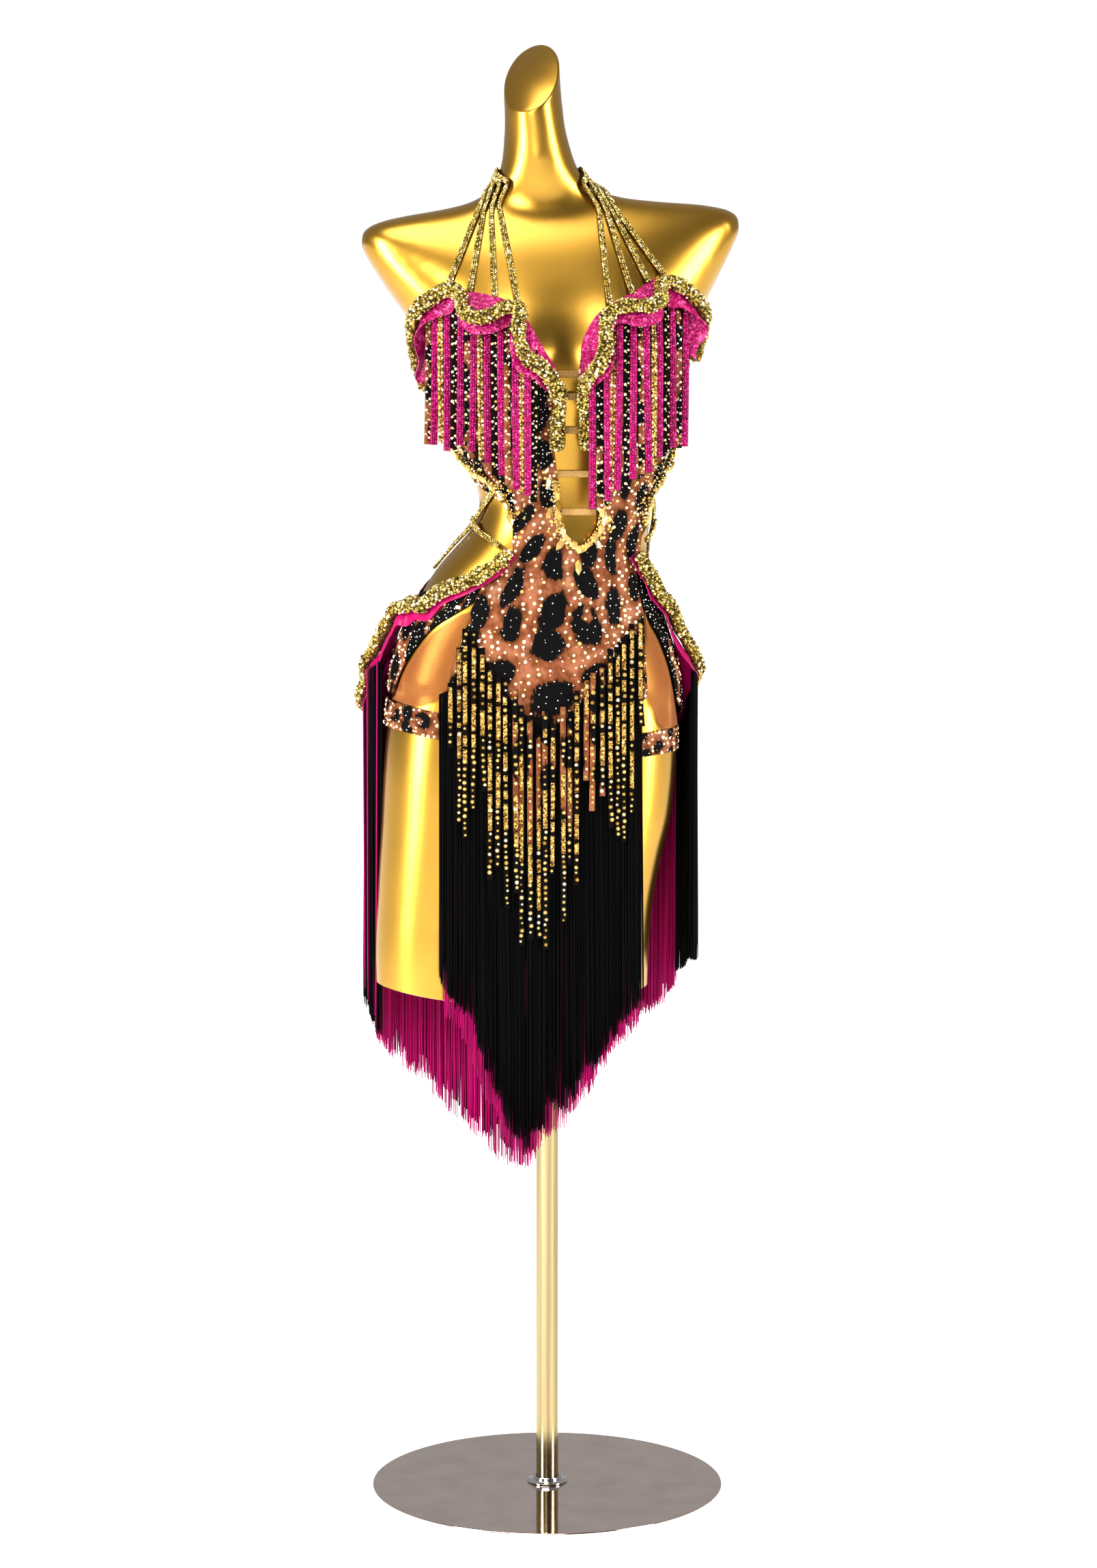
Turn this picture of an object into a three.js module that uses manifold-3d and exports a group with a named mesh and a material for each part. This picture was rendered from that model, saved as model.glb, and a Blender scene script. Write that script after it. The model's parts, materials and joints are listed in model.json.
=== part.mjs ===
// A latin dance dress on a slant-necked display form, standing on a pole and a round base plate.
// Millimetres, +Z up, the front faces -Y, +X is on the right as seen from the front.
// The origin is the centre of the base plate's underside. Angles on the body run in degrees from
// the centre front: +90 is the right-hand side as seen from the front, -90 the left, 180 the back.
import * as THREE from 'three';
import { mergeVertices } from 'three/addons/utils/BufferGeometryUtils.js';
import Module from 'manifold-3d';

const wasm = await Module();
wasm.setup();

// ---------------------------------------------------------------- driving sizes
const BASE = { diameter: 395, thickness: 6, edge: 1.2, sides: 36 };
const COLLAR = { diameter: 46, height: 7, bore: 26.2 };
const POLE = { diameter: 25, top: 905, socketTop: 906, socketDiameter: 26 };
const YAW = THREE.MathUtils.degToRad(7); // the form is turned a little to the right

const CLOTH = 1.2; // wall of a sewn panel
const SATIN = 1.2; // wall of a flounce
const SKIN_GAP = 1.2; // clear of the form
const SEAM = 0.4; // between two panels that are sewn edge to edge
const CUP_EASE = 4.4; // more room over the fullest part of the cups
const OVER_CLOTH = SKIN_GAP + CLOTH + 0.8; // where the next layer starts

const ROPE = { bust: 5.4, hip: 5.4, sides: 5, bustGap: 1.6, hipGap: 0.9 };
const TRIM = { plunge: 3.2, side: 2.9, sides: 5 };
const STRAP = { neck: 5, side: 5.5, cross: 7, thickness: 2, elastic: 1.1, gap: 1.8 };
const NECK_BAND = { width: 9, z: 1468, thickness: 2 };
const BACK_BAND = { width: 24, z: 1216 };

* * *

TASK TO CARRY OUT: Indicate how many lines of the material contain the string "that", giving the number and nothing more.

COMPLETE OUTPUT: 2